While I haven’t found an official study on these numbers, I would confidently suggest that an upwards of 85-90% of LGBT+ youth in conservative religious environments live in fear of being bullied from their peers, families, and religious leaders alike, and most of those who face such torment will likely not be supported or defended by anyone in authority in the religious community.
Bullying happens because we have been conditioned by our environments to fear that which isn’t perceived as “normative”. It happens because the message has been ingested that says unless someone looks, acts, dresses, and loves in a certain culturally defined standard, they are abnormal and potentially dangerous. Bullying happens when we fail to treasure the gifts that diversity and individuality bestow upon our collective culture and cling to mythic conformist ideals. And it is safe to say that no community cultivates these mindsets and environments more than our religious communities.
I write this, by the way, as a religious leader. I am the Lead Pastor of a Christian Church in San Diego, California. I have spent over a decade within religious communities and training to be a “religious professional”, and over the course of my journey I have seen both the tremendous healing that communities of faith can bring and the tremendous harm that they can perpetuate.
Now, ask almost any conservative religious leader if they support the bullying of LGBT+ youth and of course they will say “Absolutely not.” The problem is that when the fundamental ideology you perpetuate teaches that someone is fundamentally flawed because of an unchangeable part of their personhood, there is no way that your community can not perpetuate bullying. When children are taught that to be LGBT+ is to be deviant and that the LGBT+ rights movement is an affront to God (common teachings in conservative religious environments), how are they not supposed to translate that message into exclusion and bullying? What exactly does it look like to “love the sinner” while “hating their sin”, when the so-called “sin” is a part of their very identity?

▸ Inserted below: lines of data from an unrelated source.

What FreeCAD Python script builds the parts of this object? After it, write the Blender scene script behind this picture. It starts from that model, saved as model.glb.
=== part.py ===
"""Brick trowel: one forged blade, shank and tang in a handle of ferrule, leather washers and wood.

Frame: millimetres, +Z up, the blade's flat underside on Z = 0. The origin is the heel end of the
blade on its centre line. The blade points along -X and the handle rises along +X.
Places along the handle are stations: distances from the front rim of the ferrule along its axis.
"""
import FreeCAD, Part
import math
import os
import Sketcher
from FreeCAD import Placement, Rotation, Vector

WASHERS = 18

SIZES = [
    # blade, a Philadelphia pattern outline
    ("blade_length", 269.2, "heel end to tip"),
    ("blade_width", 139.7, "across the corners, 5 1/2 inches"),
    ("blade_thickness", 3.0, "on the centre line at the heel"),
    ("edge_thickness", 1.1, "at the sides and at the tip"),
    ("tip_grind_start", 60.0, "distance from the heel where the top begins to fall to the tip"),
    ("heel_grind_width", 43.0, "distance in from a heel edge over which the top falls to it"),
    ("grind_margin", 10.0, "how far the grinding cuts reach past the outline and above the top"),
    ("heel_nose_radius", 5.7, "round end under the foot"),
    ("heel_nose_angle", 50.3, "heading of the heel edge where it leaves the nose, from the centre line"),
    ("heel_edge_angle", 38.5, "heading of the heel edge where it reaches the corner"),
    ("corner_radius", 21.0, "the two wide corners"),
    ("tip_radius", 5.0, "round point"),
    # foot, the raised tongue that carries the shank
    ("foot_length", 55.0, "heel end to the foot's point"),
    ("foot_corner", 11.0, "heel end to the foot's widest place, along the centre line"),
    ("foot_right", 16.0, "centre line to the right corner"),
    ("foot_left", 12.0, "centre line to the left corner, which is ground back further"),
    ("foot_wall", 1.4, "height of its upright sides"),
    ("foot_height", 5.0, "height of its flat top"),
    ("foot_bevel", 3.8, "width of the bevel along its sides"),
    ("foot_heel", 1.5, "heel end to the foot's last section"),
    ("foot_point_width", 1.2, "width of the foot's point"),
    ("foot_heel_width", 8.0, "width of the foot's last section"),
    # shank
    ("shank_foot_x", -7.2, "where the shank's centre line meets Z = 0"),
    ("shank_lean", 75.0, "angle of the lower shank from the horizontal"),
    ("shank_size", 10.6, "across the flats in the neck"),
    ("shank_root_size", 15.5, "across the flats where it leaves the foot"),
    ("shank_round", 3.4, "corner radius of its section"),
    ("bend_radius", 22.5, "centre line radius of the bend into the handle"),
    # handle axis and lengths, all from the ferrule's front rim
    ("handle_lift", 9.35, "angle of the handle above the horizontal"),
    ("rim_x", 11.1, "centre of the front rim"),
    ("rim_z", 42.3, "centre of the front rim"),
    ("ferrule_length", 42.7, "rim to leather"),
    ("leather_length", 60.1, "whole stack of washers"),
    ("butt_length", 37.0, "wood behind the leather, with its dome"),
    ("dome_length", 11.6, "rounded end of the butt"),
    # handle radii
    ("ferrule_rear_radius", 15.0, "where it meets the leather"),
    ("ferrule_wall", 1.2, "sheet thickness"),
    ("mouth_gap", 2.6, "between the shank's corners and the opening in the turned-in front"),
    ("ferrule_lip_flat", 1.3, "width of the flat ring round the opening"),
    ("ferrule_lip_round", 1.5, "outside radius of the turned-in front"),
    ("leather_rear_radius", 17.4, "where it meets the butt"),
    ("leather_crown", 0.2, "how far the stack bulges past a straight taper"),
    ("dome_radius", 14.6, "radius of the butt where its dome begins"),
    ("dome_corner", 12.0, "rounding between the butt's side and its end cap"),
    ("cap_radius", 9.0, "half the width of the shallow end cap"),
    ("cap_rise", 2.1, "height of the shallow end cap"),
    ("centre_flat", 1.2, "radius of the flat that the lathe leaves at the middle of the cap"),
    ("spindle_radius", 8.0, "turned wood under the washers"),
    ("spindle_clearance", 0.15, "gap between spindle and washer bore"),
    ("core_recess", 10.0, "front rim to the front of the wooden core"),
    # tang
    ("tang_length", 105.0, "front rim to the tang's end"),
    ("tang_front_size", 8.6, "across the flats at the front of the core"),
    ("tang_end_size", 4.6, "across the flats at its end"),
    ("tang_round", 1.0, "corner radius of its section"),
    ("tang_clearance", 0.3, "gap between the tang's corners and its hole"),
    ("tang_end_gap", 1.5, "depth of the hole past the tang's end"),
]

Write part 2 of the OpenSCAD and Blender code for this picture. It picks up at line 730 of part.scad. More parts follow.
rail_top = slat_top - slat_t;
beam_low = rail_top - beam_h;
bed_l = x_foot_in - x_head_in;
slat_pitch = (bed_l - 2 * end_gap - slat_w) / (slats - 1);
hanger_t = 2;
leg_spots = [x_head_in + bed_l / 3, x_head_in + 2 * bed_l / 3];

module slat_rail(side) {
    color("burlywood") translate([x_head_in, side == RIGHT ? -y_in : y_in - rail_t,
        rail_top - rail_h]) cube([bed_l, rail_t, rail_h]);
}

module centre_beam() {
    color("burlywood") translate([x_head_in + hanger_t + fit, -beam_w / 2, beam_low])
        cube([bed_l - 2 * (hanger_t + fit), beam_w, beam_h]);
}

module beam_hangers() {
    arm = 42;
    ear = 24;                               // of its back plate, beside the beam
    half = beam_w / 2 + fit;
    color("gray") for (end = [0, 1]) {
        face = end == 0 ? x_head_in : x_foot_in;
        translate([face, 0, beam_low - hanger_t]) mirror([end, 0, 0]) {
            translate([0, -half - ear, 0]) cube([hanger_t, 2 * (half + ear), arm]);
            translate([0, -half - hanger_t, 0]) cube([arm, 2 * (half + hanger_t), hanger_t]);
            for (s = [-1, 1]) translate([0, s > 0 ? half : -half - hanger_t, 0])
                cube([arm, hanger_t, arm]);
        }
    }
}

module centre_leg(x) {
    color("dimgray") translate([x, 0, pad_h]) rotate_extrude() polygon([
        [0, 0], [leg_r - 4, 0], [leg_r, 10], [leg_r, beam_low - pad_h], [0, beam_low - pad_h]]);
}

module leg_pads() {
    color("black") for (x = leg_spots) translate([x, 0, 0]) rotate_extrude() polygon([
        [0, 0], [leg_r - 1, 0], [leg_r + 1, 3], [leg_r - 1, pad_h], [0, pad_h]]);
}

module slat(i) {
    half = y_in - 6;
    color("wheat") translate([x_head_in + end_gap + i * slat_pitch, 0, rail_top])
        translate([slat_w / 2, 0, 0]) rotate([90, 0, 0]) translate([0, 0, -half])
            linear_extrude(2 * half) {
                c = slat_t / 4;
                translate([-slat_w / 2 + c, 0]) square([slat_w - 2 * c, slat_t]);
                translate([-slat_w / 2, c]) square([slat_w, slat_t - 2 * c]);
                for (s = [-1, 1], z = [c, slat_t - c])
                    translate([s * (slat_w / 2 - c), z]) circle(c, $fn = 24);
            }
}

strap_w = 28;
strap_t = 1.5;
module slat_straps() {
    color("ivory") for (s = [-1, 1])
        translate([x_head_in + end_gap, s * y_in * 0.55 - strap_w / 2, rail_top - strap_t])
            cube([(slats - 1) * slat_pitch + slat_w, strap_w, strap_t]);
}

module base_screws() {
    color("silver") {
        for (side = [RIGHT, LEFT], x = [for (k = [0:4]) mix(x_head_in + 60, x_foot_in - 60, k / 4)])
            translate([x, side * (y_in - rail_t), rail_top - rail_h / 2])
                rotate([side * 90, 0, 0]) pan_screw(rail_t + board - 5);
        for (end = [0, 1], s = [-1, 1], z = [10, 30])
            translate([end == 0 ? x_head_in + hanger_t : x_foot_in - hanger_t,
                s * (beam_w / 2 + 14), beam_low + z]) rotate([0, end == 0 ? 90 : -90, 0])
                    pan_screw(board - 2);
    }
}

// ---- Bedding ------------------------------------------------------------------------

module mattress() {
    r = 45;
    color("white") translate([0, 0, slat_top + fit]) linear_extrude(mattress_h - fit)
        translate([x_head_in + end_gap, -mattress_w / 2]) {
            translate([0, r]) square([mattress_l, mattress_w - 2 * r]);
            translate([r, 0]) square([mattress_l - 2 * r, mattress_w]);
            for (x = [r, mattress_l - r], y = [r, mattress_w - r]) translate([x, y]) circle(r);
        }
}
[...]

On this Spirit Day, I want to be unambiguous about this truth: If your church, family, school, or community teaches that to be LGBT+ is sinful, wrong, or unnatural, you are culpable for the torment that leads LGBT+ youth to be three times more likely to attempt suicide than other youth. Similarly, if your community refuses to take a stand in support of LGBT+ people, you are also culpable in the harm that is done to LGBT+ youth, for silence is complicity.

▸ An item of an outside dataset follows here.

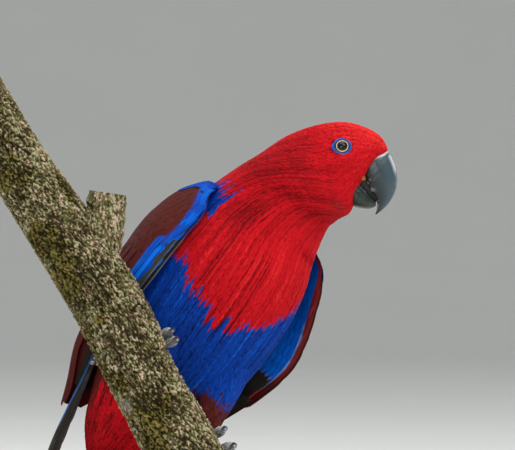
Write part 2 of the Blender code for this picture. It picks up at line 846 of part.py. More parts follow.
def stand_base(collection, material):
    bm = bmesh.new()
    bmesh.ops.create_cube(bm, size=1.0)
    bmesh.ops.scale(bm, verts=bm.verts, vec=tuple(s * MM for s in BASE_SIZE))
    bmesh.ops.translate(bm, verts=bm.verts, vec=(0, 0, BASE_SIZE[2] / 2 * MM))
    upright = [e for e in bm.edges if abs(e.verts[0].co.z - e.verts[1].co.z) > 1e-4]
    bmesh.ops.bevel(bm, geom=upright, offset=BASE_CORNER * MM, segments=6, affect="EDGES", profile=0.5)
    top = [e for e in bm.edges if min(v.co.z for v in e.verts) > (BASE_SIZE[2] - 0.1) * MM]
    bmesh.ops.bevel(bm, geom=top, offset=2.0 * MM, segments=2, affect="EDGES", profile=0.5)
    bmesh.ops.triangulate(bm, faces=bm.faces)
    mesh = bpy.data.meshes.new("stand_base")
    bm.to_mesh(mesh)
    bm.free()
    obj = bpy.data.objects.new("stand_base", mesh)
    collection.objects.link(obj)
    mesh.materials.append(material)
    return obj


# Whole model

def make_material(name, colour, roughness, metallic=0.0):
    material = bpy.data.materials.new(name)
    material.use_nodes = True
    shader = material.node_tree.nodes["Principled BSDF"]
    shader.inputs["Base Color"].default_value = (*colour, 1.0)
    shader.inputs["Roughness"].default_value = roughness
    shader.inputs["Metallic"].default_value = metallic
    return material


def main():
    for obj in list(bpy.data.objects):
        bpy.data.objects.remove(obj)
    parts = bpy.data.collections.new("eclectus_parrot")
    cutters = bpy.data.collections.new("cutters")
    for group in (parts, cutters):
        bpy.context.scene.collection.children.link(group)

    def coloured(name, colour, roughness=0.7, metallic=0.0):
        return make_material(name, COLOURS[colour], roughness, metallic)

    neck_mark, head_mark, forehead = body_marks()
    body_piece("torso", 0.0, neck_mark - 0.01, TORSO_RINGS, parts, coloured("torso", "blue"))
    body_piece("neck", neck_mark + 0.01, head_mark - 0.012, NECK_RINGS, parts, coloured("neck", "red"))
    head = body_piece("head", head_mark + 0.012, forehead, HEAD_RINGS, parts, coloured("head", "red"))

    bill("beak_upper", UPPER_BILL, UPPER_BILL_RINGS, parts, coloured("beak_upper", "horn", 0.4))
    lower = bill("beak_lower", LOWER_BILL, LOWER_BILL_RINGS, parts, coloured("beak_lower", "horn", 0.45))
    upper_space = bill("upper_space", UPPER_BILL, UPPER_BILL_RINGS, cutters, grow=GAP)
    lower_space = bill("lower_space", LOWER_BILL, LOWER_BILL_RINGS, cutters, grow=GAP)
    cut(lower, [upper_space])

    fuse(head, [lid_ring(side, parts) for side in (-1, 1)])
    sockets = [ball("socket", eye_centre(side), EYE_RADIUS + GAP, cutters) for side in (-1, 1)]
    cut(head, [upper_space, lower_space, *sockets])
    for side, name in ((-1, "eye_r"), (1, "eye_l")):
        ball(name, eye_centre(side), EYE_RADIUS, parts, coloured(name, "eye", 0.1))

    torso_space = body_piece("torso_space", 0.0, neck_mark, TORSO_RINGS, cutters, grow=GAP)
    neck_space = body_piece("neck_space", neck_mark - 0.02, head_mark + 0.1, NECK_RINGS, cutters, grow=GAP)
    tail = tail_core("tail", parts, coloured("tail", "red"))
    fuse(tail, tail_feathers(parts))
    tail_space = tail_core("tail_space", cutters, grow=GAP)

    for side, name in ((-1, "wing_r"), (1, "wing_l")):
        wing = wing_core(name, side, parts, coloured(name, "maroon"))
        fuse(wing, wing_feathers(side, parts))
        cut(wing, [torso_space, neck_space, tail_space])

    perch = perch_body("perch", parts, coloured("perch", "bark", 0.95))
    stub_rows = [(*(SHOULDER + (x, PERCH_Y, z)), radius) for x, z, radius in STUB_PATH]
    vertices, faces = tube(stub_rows, 12)
    fuse(perch, [new_object("stub", vertices, faces, parts)])
    perch_space = perch_body("perch_space", cutters, above=GAP)

    legs = (
        ("r", THIGH_RIGHT, FOOT_RIGHT_AT, TOES_RIGHT),
        ("l", THIGH_LEFT, FOOT_LEFT_AT, TOES_LEFT),
    )
    for name, table, at, toes in legs:
        leg = thigh(f"thigh_{name}", table, parts, coloured(f"thigh_{name}", "maroon"))
        cut(leg, [torso_space])
        heel = body_point(*table[-1][:3])
        ankle = perch_point(at, 0.0, ANKLE_ABOVE)
        heel = heel + unit(heel - ankle) * 3.0
        leg_space = thigh("leg_space", table, cutters, grow=GAP)
        grip = foot(f"foot_{name}", at, heel, toes, parts, coloured(f"foot_{name}", "skin", 0.8))
        sockets = [claw("claw_space", at, toe, cutters, grow=GAP) for toe in toes]
        cut(grip, [perch_space, leg_space, *sockets])
        for toe in toes:
            title = f"claw_{name}_{toe[0]}"
            claw(title, at, toe, parts, coloured(title, "horn", 0.4))

    stand_base(parts, coloured("stand_base", "board", 0.5))
    for number, (x, y) in enumerate(ROD_AT, 1):
        under = perch_underside(x)
        top = under + ROD_SOCKET
        name = f"stand_rod_{number}"
        steel = coloured(name, "metal", 0.3, 1.0)
        cylinder(name, x, y, BASE_SIZE[2] + GAP, top - GAP, ROD_RADIUS, parts, steel)
        hole = cylinder("rod_hole", x, y, BASE_SIZE[2], top, ROD_RADIUS + GAP, cutters)
        cut(perch, [hole])

    for cutter in cutters.objects:
        cutter.hide_render = True
        cutter.display_type = "WIRE"
    for obj in parts.objects:
        smooth_shading(obj)


main()
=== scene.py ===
"""Looks of the eclectus parrot: plumage, wings, tail, bill, eyes, feet, bark and stand.

Sizes are in millimetres, measured from SHOULDER, the point of the body axis between the
shoulders, and become metres when a mesh is made. TAILWARD, LEFT and BELLY are the body's own
directions. A place on the body is (station, theta): theta 0 is its left side, 90 its back, 180
its right side and 270 its belly, in degrees. Side is 1 on the left of the bird and -1 on its
right. Random numbers come from one seeded source, so their order matters.
"""

import math

import bpy
import numpy as np
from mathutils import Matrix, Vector, noise


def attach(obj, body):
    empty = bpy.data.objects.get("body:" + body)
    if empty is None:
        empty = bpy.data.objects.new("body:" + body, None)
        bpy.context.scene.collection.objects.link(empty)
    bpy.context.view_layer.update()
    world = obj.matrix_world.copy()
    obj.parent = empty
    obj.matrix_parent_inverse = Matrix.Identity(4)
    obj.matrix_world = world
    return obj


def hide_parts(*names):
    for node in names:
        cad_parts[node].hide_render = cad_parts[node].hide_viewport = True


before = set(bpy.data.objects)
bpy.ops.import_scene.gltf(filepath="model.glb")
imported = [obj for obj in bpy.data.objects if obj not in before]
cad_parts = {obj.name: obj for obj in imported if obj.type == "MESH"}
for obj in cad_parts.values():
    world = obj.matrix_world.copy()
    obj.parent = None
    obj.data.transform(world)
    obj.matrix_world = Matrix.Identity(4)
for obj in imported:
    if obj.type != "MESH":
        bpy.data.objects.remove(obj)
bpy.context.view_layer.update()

# Driving dimensions: the solids' own, in their order
MM = 0.001
SHOULDER = np.array((57.0, 30.0, 252.0))
TAILWARD = np.array((-0.537, 0.0, -0.843))
BELLY_HINT = np.array((0.455, -0.84, -0.29))
# (behind, half width, back height, belly height)
TAIL_CORE = (
    (187.0, 6.0, 3.0, 3.5), (180.0, 14.0, 6.5, 9.5), (170.0, 22.5, 11.5, 16.0),
    (160.0, 29.5, 16.5, 21.0),
)
TORSO = (
    (150.0, 34.0, 21.0, 25.0), (138.0, 38.0, 25.0, 29.0), (120.0, 43.0, 31.0, 34.0),
    (95.0, 48.0, 37.0, 41.0), (70.0, 51.0, 40.0, 45.5), (45.0, 51.0, 41.0, 47.5),
    (22.0, 47.0, 40.0, 46.0), (3.0, 41.0, 37.0, 41.0),
)
# (top x, top z, low x, low z, depth, half width, how far it has turned into the head's profile)
NECK_AND_HEAD = (
    (-13.0, 34.0, 38.5, -7.0, -8.0, 35.0, 0.25), (0.5, 43.0, 43.5, -2.5, -13.5, 32.5, 0.5),
    (15.0, 52.5, 49.5, 1.5, -18.0, 29.5, 0.8), (29.0, 58.0, 54.5, 4.5, -20.5, 27.0, 1.0),
    (42.5, 61.0, 57.0, 9.0, -21.5, 25.0, 1.0), (55.0, 61.0, 57.0, 13.0, -22.0, 22.0, 1.0),
    (65.0, 58.0, 59.2, 18.5, -22.0, 18.0, 1.0), (73.0, 53.5, 63.5, 26.0, -22.0, 14.0, 1.0),
    (77.5, 47.5, 69.0, 36.0, -22.0, 9.5, 1.0), (79.0, 43.5, 75.5, 40.5, -22.0, 4.0, 1.0),
)
TAIL_LIFT = -4.0
BILL_DEPTH_Y = -22.0
# (ridge x, ridge z, cutting edge x, cutting edge z, half width)
UPPER_BILL = (
    (76.5, 46.0, 62.5, 28.5, 8.6), (80.5, 41.5, 64.5, 25.0, 9.0), (83.2, 35.5, 66.0, 21.0, 8.8),
    (84.6, 28.5, 67.8, 17.6, 8.0), (84.2, 21.5, 70.2, 15.2, 6.6), (82.4, 16.0, 71.6, 12.8, 5.0),
    (79.2, 10.8, 72.0, 9.6, 3.5), (75.2, 6.8, 71.6, 6.4, 2.0), (71.6, 4.0, 70.8, 4.0, 0.8),
)
LOWER_BILL = (
    (60.5, 25.5, 53.6, 12.0, 10.4), (63.2, 21.8, 57.6, 8.8, 10.0), (65.6, 18.2, 62.6, 7.6, 9.0),
    (67.6, 15.4, 66.8, 7.4, 7.6), (69.8, 13.6, 69.6, 8.2, 5.8), (71.2, 11.8, 71.2, 9.4, 3.6),
)
EYE_X, EYE_Z, EYE_RADIUS, EYE_OUT = 49.9, 44.8, 5.6, 18.2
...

There is no room here for disagreement- to preach a message of exclusion is to preach a message that encourages bullying and marginalization. I’ve experienced it time and time again over the course of life within conservative religious environments, and I too have been driven to the brink of suicide because of the repetitive messages and behavior I experienced at the hands of religious leaders and people.
With all that we now know about human sexuality and gender identity, and with the prevalence of studies that show the impact of exclusive religious teaching and practice on LGBT+ people, it is no longer acceptable to promote these messages of harm and exclusion, and it’s certainly not okay to remain unambiguous about where you stand. Jesus himself commanded, “Let your yes be yes and your no be no!” If you belong to a community that excludes, which in turn perpetuates harm to LGBT+ people, you must be willing to say it and own it, which is why I am so grateful for the work of a new organization called Church Clarity, which is putting pressure on churches across this country to clarify where they stand. Your people deserve to know, and LGBT+ youth deserve to be protected from the harm that will be done to them in non-affirming environments.

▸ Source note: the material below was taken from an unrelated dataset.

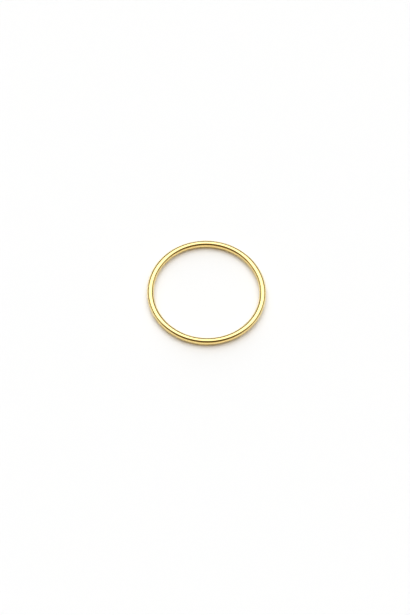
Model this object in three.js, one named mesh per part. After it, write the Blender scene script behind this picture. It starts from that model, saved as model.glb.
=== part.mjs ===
// A plain stackable finger ring: round yellow-gold wire bent to a circle, soldered and polished.
// The ring lies on its side. Millimetres, +Z up; the origin is under the ring's centre, on the surface it lies on.
import * as THREE from "three";

// Driving dimensions
const FINGER_HOLE_DIAMETER = 17.3; // US size 7
const WIRE_DIAMETER = 1.1; // measured across opposite flats of the faceted section
const WIRE_SIDES = 24; // a multiple of 4, so one flat lies on the surface and one lines the hole
const STEPS_AROUND = 128; // a multiple of 4, so the ring is as wide along X as along Y

const wireRadius = WIRE_DIAMETER / 2;
const centrelineRadius = FINGER_HOLE_DIAMETER / 2 + wireRadius;

// The section is turned round +Y, and a quarter turn about X takes that axis to +Z.
const LATHE_AXIS_TO_Z = Math.PI / 2;

// The wire's section as a closed polygon that circumscribes the round wire, lowest flat at height 0.
// Its corners run anticlockwise, which makes the lathed faces point outwards.
function wireSection() {
  const sideAngle = (2 * Math.PI) / WIRE_SIDES;
  const cornerRadius = wireRadius / Math.cos(sideAngle / 2);
  const corners = [];
  for (let i = 0; i < WIRE_SIDES; i++) {
    const angle = (i + 0.5) * sideAngle;
    corners.push(
      new THREE.Vector2(
        centrelineRadius + cornerRadius * Math.cos(angle),
        wireRadius + cornerRadius * Math.sin(angle),
      ),
    );
  }
  corners.push(corners[0].clone());
  return corners;
}

function makeBand() {
  const geometry = new THREE.LatheGeometry(wireSection(), STEPS_AROUND);
  geometry.rotateX(LATHE_AXIS_TO_Z);
  const polishedGold = new THREE.MeshStandardMaterial({
    color: 0xf7da8e,
    roughness: 0.14,
    metalness: 1,
  });
  const band = new THREE.Mesh(geometry, polishedGold);
  band.name = "band";
  return band;
}

const ring = new THREE.Group();
ring.add(makeBand());

export default ring;
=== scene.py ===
"""A plain stackable ring in polished yellow gold, lying on its side on a white table in soft light."""

import math

import bpy
import numpy as np
from mathutils import Matrix, Vector


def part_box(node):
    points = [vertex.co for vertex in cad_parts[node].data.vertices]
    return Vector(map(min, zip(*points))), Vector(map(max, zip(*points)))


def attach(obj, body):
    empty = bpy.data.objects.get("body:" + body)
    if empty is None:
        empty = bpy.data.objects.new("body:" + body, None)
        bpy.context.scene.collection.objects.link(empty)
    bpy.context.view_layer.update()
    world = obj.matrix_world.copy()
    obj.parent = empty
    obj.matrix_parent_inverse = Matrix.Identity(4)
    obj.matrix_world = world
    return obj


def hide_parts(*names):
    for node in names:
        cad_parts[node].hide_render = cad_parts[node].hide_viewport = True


MM = 0.001
MICROMETRE = 0.000001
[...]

Likewise, those who stand as affirming religious allies or LGBT+ people must also stand and be counted, being unafraid to call out institutions and leaders that perpetuate harm and to be known as safe harbors and defenders of LGBT+ youth in your community. These kids need us and our support. They need to know they are loved and will be stood up for in the face of homophobia, which is why I am grateful for organizations like Faith In America, which is bringing together thousands of people to defend LGBT+ youth and end homophobic teachings by religious institutions.
All in all, the suffering I experienced growing up within my religious context could have been and should have been avoided. The suffering of every LGBT+ person at the hands of those who exclude and demonize us should be avoided. But for that to happen, we need our allies to stand up, speak up, and act on our behalf. We need our churches and schools and families to be committed to our equality and our flourishing as vital parts of every community. We need to dispel any and all myths of “normality” with their calls for “conformity” and embrace the beautiful complexity that is humanity. We especially need religious institutions to acknowledge and own the harm we’ve perpetuated, publicly repent, and take tangible actions to ensure the inclusion and flourishing of the LGBT+ people in our midst.
This is the Spirit at the heart of all of our religious traditions anyways. The Spirit of love, of creativity, and of grace. And on this Spirit Day, it is my sincere hope, prayer, and call to every religious leader and every person of faith to take action on behalf of LGBT+ youth in your community. We owe it to them, and their very lives depend on it.